Now let’s break the distribution down by world region. We map region to the x-axis and use the fill aesthetic to color bars by regime type:

vdem2022 |>
  ggplot(aes(x = region, fill = regime)) +
  geom_bar() +
  theme_minimal() +
  labs(
    x = "Region",
    y = "Frequency",
    title = "Regimes of the World by Region in 2022",
    caption = "Source: V-Dem Institute",
    fill = "Regime"
  ) +
  scale_fill_viridis_d(option = "inferno", end = .8)

One challenge immediately appears: Africa has far more countries than Eastern Europe or the Middle East. Even if the proportions were identical, Africa’s bars would simply be taller. To make a fair comparison across regions, we can switch from counts to proportions using position = "fill":

vdem2022 |>
  ggplot(aes(x = region, fill = regime)) +
  geom_bar(position = "fill") +
  theme_minimal() +
  labs(
    x = "Region",
    y = "Proportion",
    title = "Regimes of the World by Region in 2022",
    caption = "Source: V-Dem Institute",
    fill = "Regime"
  ) +
  scale_fill_viridis_d(option = "inferno", end = .8)

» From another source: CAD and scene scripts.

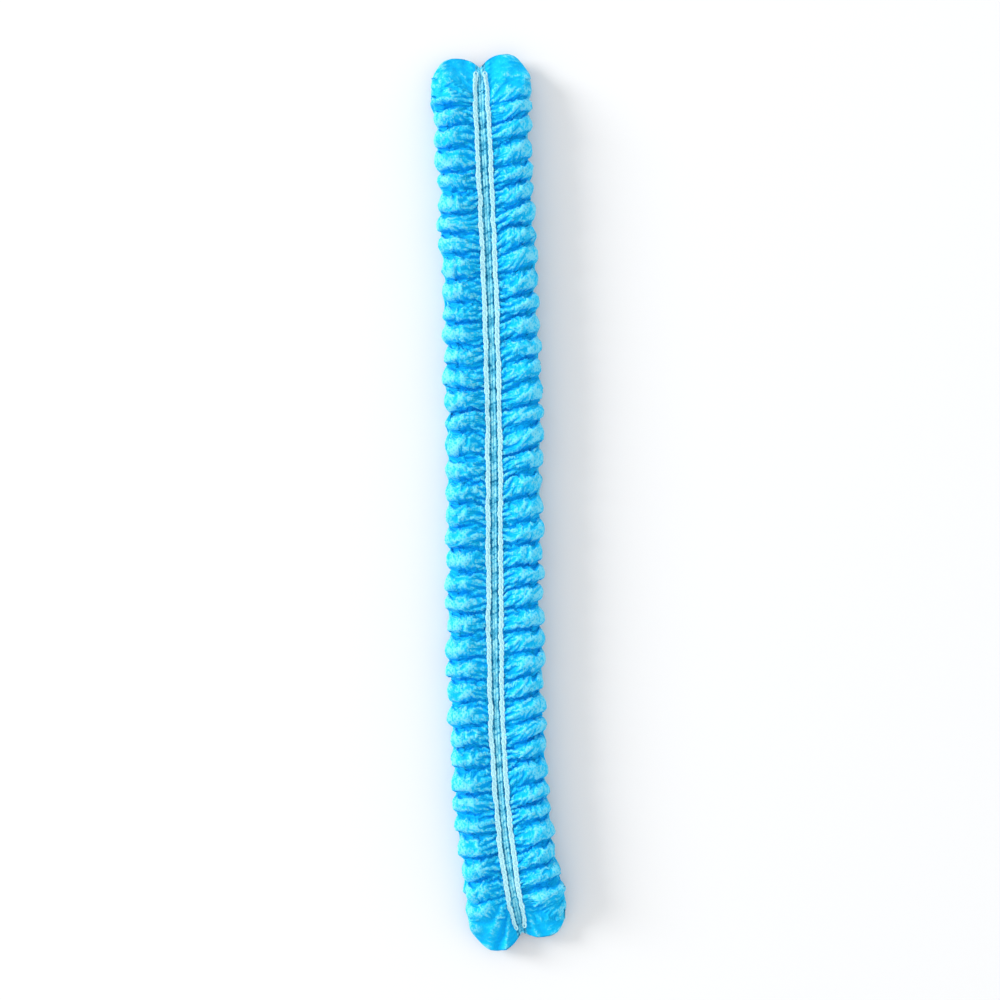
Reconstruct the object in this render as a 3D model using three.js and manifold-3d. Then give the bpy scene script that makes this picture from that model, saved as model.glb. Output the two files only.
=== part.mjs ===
// A disposable mob cap in the form in which it is packed and lies on a table: one sheet of blue
// nonwoven cloth, pleated lengthwise into a narrow strip and drawn up into ribs by two elastics.
//
// Seen from above, the strip runs along Y and its face looks up (+Z). The two rims of the sheet meet
// in the middle of the face, with one elastic cord on each: they are the cap's mouth, which pulls
// apart at the slit between them. From each rim the sheet runs out to the side, folds back in and
// out again, and crosses the back. At both ends the sheets close together into a flat, two-lobed tab.
//
// Millimetres. The origin is the middle of the underside of the strip's box.
import * as THREE from "three";
import { mergeVertices } from "three/addons/utils/BufferGeometryUtils.js";
import Module from "manifold-3d";

// The whole strip
const LENGTH = 210;
const TIP = LENGTH / 2;

// The ribs that the elastics draw the cloth into. Every sheet follows them.
const RIB_COUNT = 36;
const GATHERED_LENGTH = 186;
const RIB_PITCH = GATHERED_LENGTH / RIB_COUNT;
const RIB_HEIGHT = 3.6;
const RIB_FOOT = 1.2; // the flat on which each valley rests, along the strip
const RIB_SLANT = 0.13; // how far the right-hand ribs rise towards +Y, per millimetre outwards
const SCALLOP = 0.9; // how much further out the folds reach at a crest than in a valley

// The pleated sheets, counted from the back (0) to the face
const SHEETS = 4;
const FACE = SHEETS - 1;
const WALL = 1.2;
const SHEET_PITCH = 1.9;
const FOLD_DEPTH = 1.0; // how far a fold's nose stands out from the flat of its sheets
const INNER_FOLD = 4.0; // from the middle to the folds inside the strip

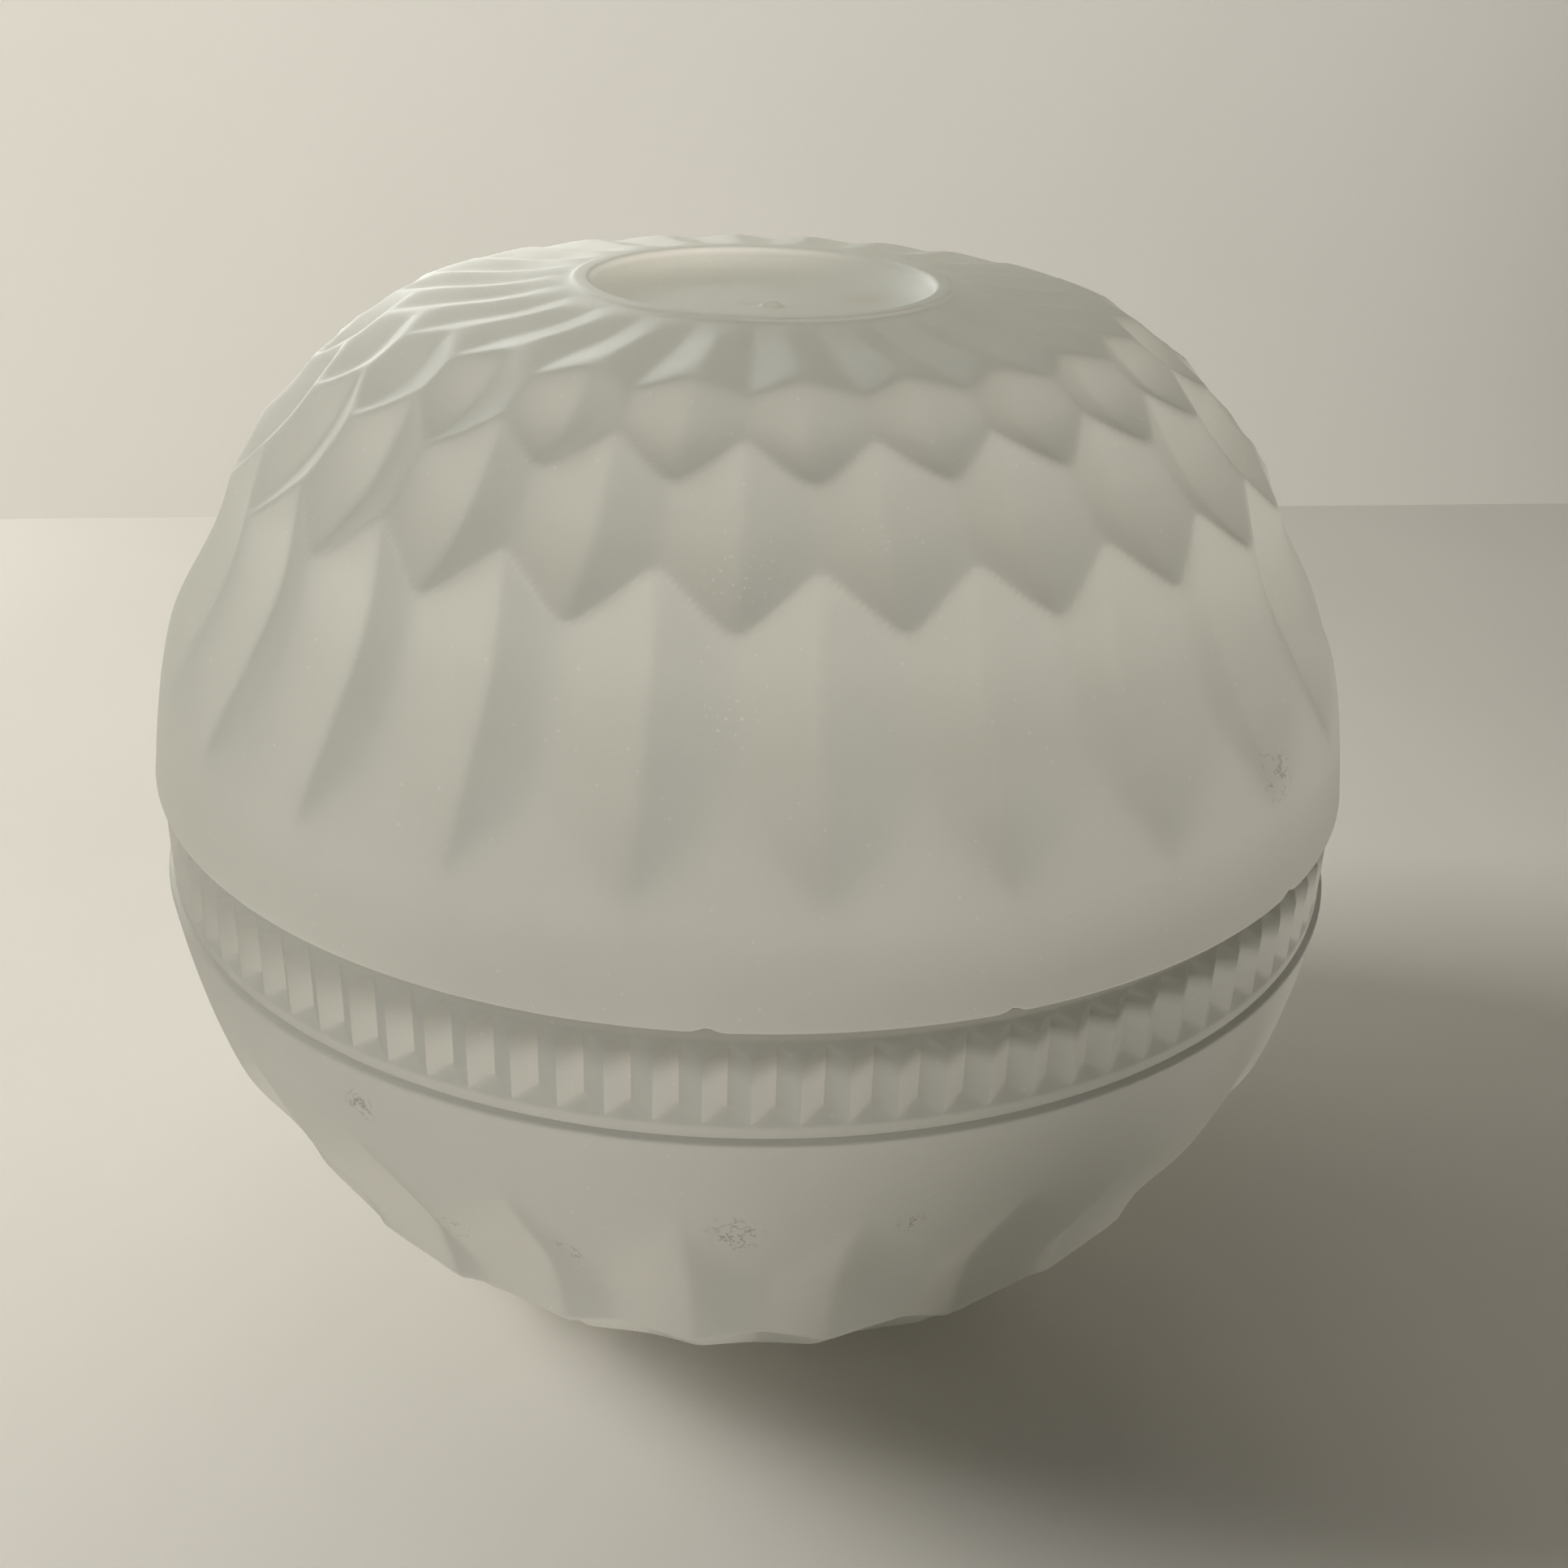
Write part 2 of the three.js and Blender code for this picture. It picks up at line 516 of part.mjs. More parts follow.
// ---- ballast ring on the floor of the bowl ----
const BALLAST_BOTTOM = RIM_Z - BAND_HEIGHT - HALF_DEPTH + FOOT_RECESS + FLOOR_THICKNESS + GAP;
addNode('ballast_ring', turned([
  [15.6, BALLAST_BOTTOM], [27.0, BALLAST_BOTTOM], [27.6, BALLAST_BOTTOM + 0.6], [27.6, BALLAST_BOTTOM + 4],
  [15.6, BALLAST_BOTTOM + 4], [15.6, BALLAST_BOTTOM],
], 48), STEEL);

// ---- screws: pan head with a cross recess, point down ----
function screwAt(x, y, seat, headRadius, headHeight, shankRadius, shankLength) {
  const body = turned([
    [0, seat - shankLength], [shankRadius * 0.6, seat - shankLength], [shankRadius, seat - shankLength + 1.2],
    [shankRadius, seat], [headRadius, seat], [headRadius, seat + headHeight * 0.5],
    [headRadius * 0.7, seat + headHeight], [0, seat + headHeight],
  ], 12);
  const slot = (turn) => box(0, 0, seat + headHeight, headRadius * 1.2, headRadius * 0.3, headHeight * 0.9, turn);
  return toGeometry(cutFrom(toSolid(body), slot(0), slot(90)).translate([x, y, 0]));
}
SCREW_ANGLES.forEach((angle, k) => {
  const seat = DECK_TOP + 1.3 + GAP;
  addNode(`deck_screw_${k + 1}`, screwAt(...polar(DECK_SCREW_CIRCLE, angle), seat, 3.0, 1.8, 1.2, 13), STEEL);
});
BOARD_SCREW_ANGLES.forEach((angle, k) => {
  addNode(`board_screw_${k + 1}`, screwAt(...polar(LED_CIRCLE, angle), BOARD_TOP + GAP, 2.2, 1.3, 0.95, 7), STEEL);
});

// ---- terminals on the pod and their leads up to the board ----
Object.entries(LEAD_ANGLES).forEach(([colour, angle]) => {
  addNode(`terminal_${colour}`, box(POD_RADIUS + GAP + 0.4, 0, 42, 0.8, 3.0, 7.0, angle), NICKEL);
  const route = [[16.0, 41.0], [20.0, 37.5], [27.0, 39.0], [30.5, 44.5], [LEAD_CIRCLE, 50.0], [LEAD_CIRCLE, 53.4]];
  const points = route.map(([radius, height]) => [...polar(radius, angle), height]);
  addNode(`lead_${colour}`, cordAlong(points, 0.6, 14, 6), colour === 'red' ? RED_LEAD : BLACK_LEAD);
});

export default group;
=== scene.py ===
import math

import bpy
import numpy as np
from mathutils import Matrix, Vector


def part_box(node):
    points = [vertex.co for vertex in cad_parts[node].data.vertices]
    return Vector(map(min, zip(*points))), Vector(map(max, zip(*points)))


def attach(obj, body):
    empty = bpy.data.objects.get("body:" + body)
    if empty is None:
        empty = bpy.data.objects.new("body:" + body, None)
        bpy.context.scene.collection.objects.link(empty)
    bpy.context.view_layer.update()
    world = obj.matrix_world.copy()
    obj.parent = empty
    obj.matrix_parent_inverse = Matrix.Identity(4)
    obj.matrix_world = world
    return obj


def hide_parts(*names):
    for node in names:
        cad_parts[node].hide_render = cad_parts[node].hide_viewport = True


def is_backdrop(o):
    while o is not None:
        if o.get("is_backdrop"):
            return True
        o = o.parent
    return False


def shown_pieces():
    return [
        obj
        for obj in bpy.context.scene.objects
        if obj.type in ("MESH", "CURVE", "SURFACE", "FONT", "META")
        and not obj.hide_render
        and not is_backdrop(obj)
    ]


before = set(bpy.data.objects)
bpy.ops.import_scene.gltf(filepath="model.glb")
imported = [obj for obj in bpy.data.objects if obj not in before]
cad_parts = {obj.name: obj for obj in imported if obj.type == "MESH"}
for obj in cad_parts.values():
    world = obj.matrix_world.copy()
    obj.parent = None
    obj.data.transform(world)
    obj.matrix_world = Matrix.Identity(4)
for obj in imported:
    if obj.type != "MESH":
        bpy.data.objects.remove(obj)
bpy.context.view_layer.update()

MM = 0.001


def box_mm(node):
    """Lowest and highest corner of a CAD node in millimetres."""
    return [[round(value / MM, 2) for value in corner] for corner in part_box(node)]


def low_z(node):
    return box_mm(node)[0][2]


def high_z(node):
    return box_mm(node)[1][2]


def reach_x(node):
    return box_mm(node)[1][0]


def centre_of(node, axis):
    low, high = box_mm(node)
    return round((low[axis] + high[axis]) / 2, 2)


# ---- driving dimensions of the globe ----
RIM_Z = low_z("dome_shell")
HALF_DEPTH = round(high_z("dome_shell") - RIM_Z, 2)     # dome above its rim, bowl below its grip band
RIM_RADIUS = 55.0
BAND_HEIGHT = 9.3           # grip band of the bowl
BOWL_EDGE_Z = RIM_Z - BAND_HEIGHT
FACET_COLUMNS = 24
FLANK_SLOPE = 0.35          # fall of a facet flank per unit of width
FACET_PEAK = 1.18           # valley depth where a row is deepest, over the flank height
WALL = 4.2
DOME_TWIST = 5.9            # degrees, phase of the facets
BOWL_TWIST = -5.0
FOOT_OUTER = 16.4
FOOT_INNER = 15.0
FOOT_RECESS = 2.6
RECESS_SEEN = 2.35          # depth of the soft dish inside the foot ring
FLOOR_THICKNESS = 2.6
FLOOR_RADIUS = 30.0
# Outline of a shell from its widest edge to the foot ring: radius and depth over the edge.
OUTLINE = [
    (55.0, 0.0), (54.4, 4.4), (53.6, 8.8), (52.5, 13.2), (50.9, 17.6), (48.6, 22.0), (46.3, 26.4),
    (43.1, 30.8), (40.0, 34.1), (36.6, 36.9), (33.2, 39.0), (30.3, 40.1), (26.4, 40.8), (19.0, 41.2),
    (16.8, 41.2),
]
# Facet rows: column parity, then the near tip, the deepest place and the far tip along the outline.
FACET_ROWS = [(0, 9.4, 23.0, 33.0), (1, 27.5, 35.8, 44.0), (0, 39.0, 44.3, 49.5), (1, 47.8, 54.8, 61.6)]
RIM_CHIPS = [((-2.7, -54.5, 50.9), 0.7), ((19.3, -51.4, 50.9), 0.6), ((43.6, -33.4, 50.9), 0.9)]
CHIP_DEPTH = 0.45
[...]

Now we can compare across regions on equal footing. The West stands out for the prevalence of liberal democracies; the Middle East and Africa have the highest concentration of closed and electoral autocracies.

Note what kinds of variables we are combining here. Region is a nominal categorical variable — there is no meaningful order to Asia, Africa, or Latin America. Regime type is an ordinal categorical variable — its categories run from least to most democratic. Recognizing this distinction helps us think about how to display and interpret the data.

Your Turn
  • Switch the x-axis from region to regime and the fill to region. What does this version of the plot emphasize?
  • Try position = "dodge" instead of position = "fill". What are the trade-offs between the stacked proportional chart and the side-by-side chart?
  • Use filter() to restrict the plot to a single region. What do you find?